--- BEGIN DATA ---
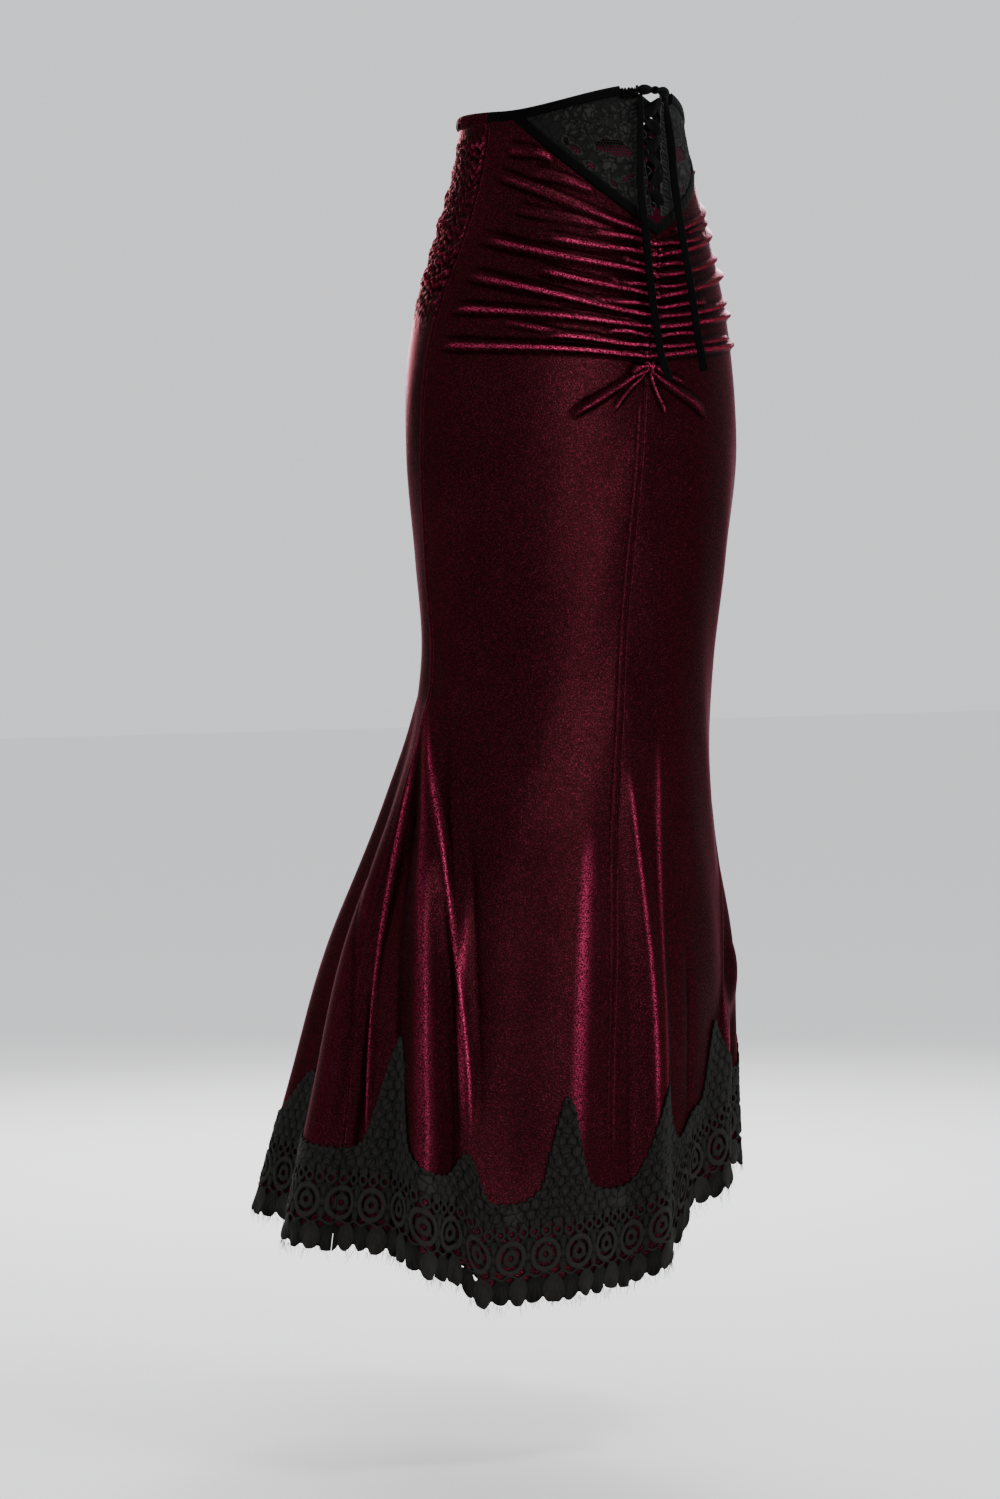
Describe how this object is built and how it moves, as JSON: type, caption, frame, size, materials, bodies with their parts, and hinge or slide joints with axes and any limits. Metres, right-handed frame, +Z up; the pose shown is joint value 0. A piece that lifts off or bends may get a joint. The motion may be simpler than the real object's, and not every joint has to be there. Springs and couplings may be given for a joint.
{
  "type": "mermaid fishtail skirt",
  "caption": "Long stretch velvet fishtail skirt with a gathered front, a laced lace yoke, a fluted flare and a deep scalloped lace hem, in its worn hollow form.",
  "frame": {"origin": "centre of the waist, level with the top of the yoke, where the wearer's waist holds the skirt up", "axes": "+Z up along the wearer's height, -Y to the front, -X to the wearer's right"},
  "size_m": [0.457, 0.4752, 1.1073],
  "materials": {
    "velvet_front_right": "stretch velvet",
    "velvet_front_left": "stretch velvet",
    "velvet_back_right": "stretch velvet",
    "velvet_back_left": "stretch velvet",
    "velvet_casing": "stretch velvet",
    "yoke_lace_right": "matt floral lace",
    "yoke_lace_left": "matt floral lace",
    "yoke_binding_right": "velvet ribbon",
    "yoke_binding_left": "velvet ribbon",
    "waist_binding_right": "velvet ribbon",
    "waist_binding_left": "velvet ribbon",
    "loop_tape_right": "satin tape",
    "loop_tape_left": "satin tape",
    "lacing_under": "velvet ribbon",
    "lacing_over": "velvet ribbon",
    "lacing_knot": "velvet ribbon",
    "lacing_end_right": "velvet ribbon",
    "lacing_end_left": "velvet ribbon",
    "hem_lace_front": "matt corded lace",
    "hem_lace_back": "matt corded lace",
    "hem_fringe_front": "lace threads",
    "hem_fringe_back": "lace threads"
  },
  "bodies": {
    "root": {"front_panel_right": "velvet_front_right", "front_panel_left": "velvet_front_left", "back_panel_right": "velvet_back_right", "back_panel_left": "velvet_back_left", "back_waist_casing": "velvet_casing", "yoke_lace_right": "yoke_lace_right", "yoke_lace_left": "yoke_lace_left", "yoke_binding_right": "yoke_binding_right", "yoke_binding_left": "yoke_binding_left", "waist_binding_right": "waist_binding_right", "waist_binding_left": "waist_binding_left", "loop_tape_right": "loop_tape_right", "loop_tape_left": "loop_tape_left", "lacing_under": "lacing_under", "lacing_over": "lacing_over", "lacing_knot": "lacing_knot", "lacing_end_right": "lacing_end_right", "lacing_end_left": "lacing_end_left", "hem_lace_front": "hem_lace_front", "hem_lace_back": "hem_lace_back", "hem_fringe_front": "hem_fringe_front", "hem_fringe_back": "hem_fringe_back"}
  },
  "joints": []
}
--- END DATA ---
● **EXERCISE DIRECTIONS**:
Reproduce all data above, unchanged.

● **SOLUTION FOR THIS TASK**:
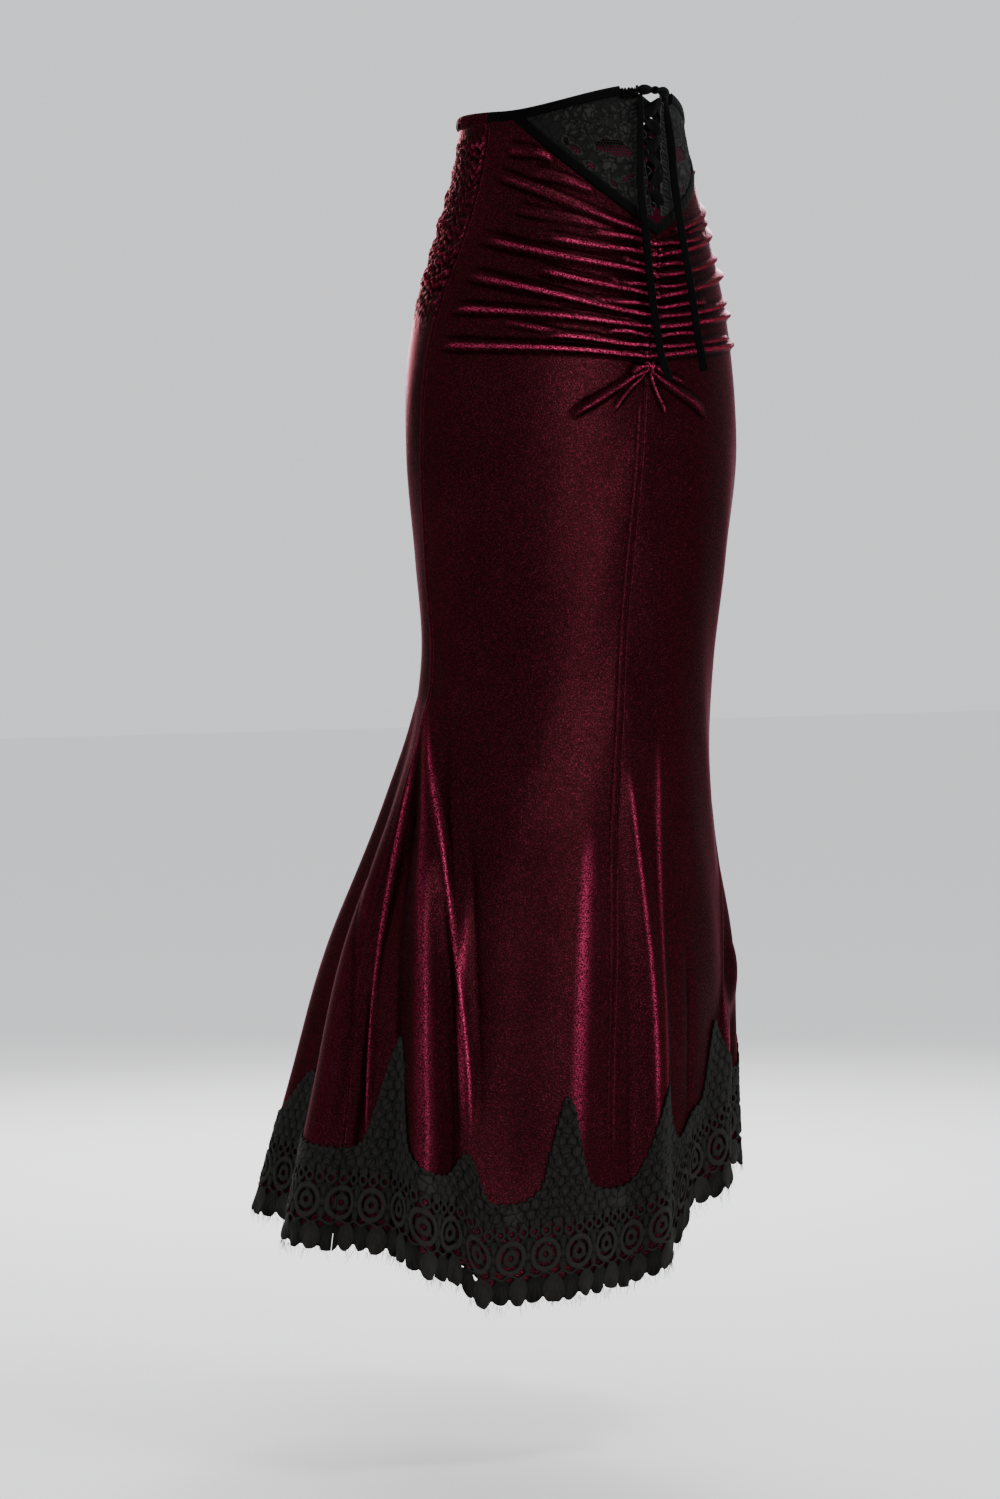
Describe how this object is built and how it moves, as JSON: type, caption, frame, size, materials, bodies with their parts, and hinge or slide joints with axes and any limits. Metres, right-handed frame, +Z up; the pose shown is joint value 0. A piece that lifts off or bends may get a joint. The motion may be simpler than the real object's, and not every joint has to be there. Springs and couplings may be given for a joint.
{
  "type": "mermaid fishtail skirt",
  "caption": "Long stretch velvet fishtail skirt with a gathered front, a laced lace yoke, a fluted flare and a deep scalloped lace hem, in its worn hollow form.",
  "frame": {"origin": "centre of the waist, level with the top of the yoke, where the wearer's waist holds the skirt up", "axes": "+Z up along the wearer's height, -Y to the front, -X to the wearer's right"},
  "size_m": [0.457, 0.4752, 1.1073],
  "materials": {
    "velvet_front_right": "stretch velvet",
    "velvet_front_left": "stretch velvet",
    "velvet_back_right": "stretch velvet",
    "velvet_back_left": "stretch velvet",
    "velvet_casing": "stretch velvet",
    "yoke_lace_right": "matt floral lace",
    "yoke_lace_left": "matt floral lace",
    "yoke_binding_right": "velvet ribbon",
    "yoke_binding_left": "velvet ribbon",
    "waist_binding_right": "velvet ribbon",
    "waist_binding_left": "velvet ribbon",
    "loop_tape_right": "satin tape",
    "loop_tape_left": "satin tape",
    "lacing_under": "velvet ribbon",
    "lacing_over": "velvet ribbon",
    "lacing_knot": "velvet ribbon",
    "lacing_end_right": "velvet ribbon",
    "lacing_end_left": "velvet ribbon",
    "hem_lace_front": "matt corded lace",
    "hem_lace_back": "matt corded lace",
    "hem_fringe_front": "lace threads",
    "hem_fringe_back": "lace threads"
  },
  "bodies": {
    "root": {"front_panel_right": "velvet_front_right", "front_panel_left": "velvet_front_left", "back_panel_right": "velvet_back_right", "back_panel_left": "velvet_back_left", "back_waist_casing": "velvet_casing", "yoke_lace_right": "yoke_lace_right", "yoke_lace_left": "yoke_lace_left", "yoke_binding_right": "yoke_binding_right", "yoke_binding_left": "yoke_binding_left", "waist_binding_right": "waist_binding_right", "waist_binding_left": "waist_binding_left", "loop_tape_right": "loop_tape_right", "loop_tape_left": "loop_tape_left", "lacing_under": "lacing_under", "lacing_over": "lacing_over", "lacing_knot": "lacing_knot", "lacing_end_right": "lacing_end_right", "lacing_end_left": "lacing_end_left", "hem_lace_front": "hem_lace_front", "hem_lace_back": "hem_lace_back", "hem_fringe_front": "hem_fringe_front", "hem_fringe_back": "hem_fringe_back"}
  },
  "joints": []
}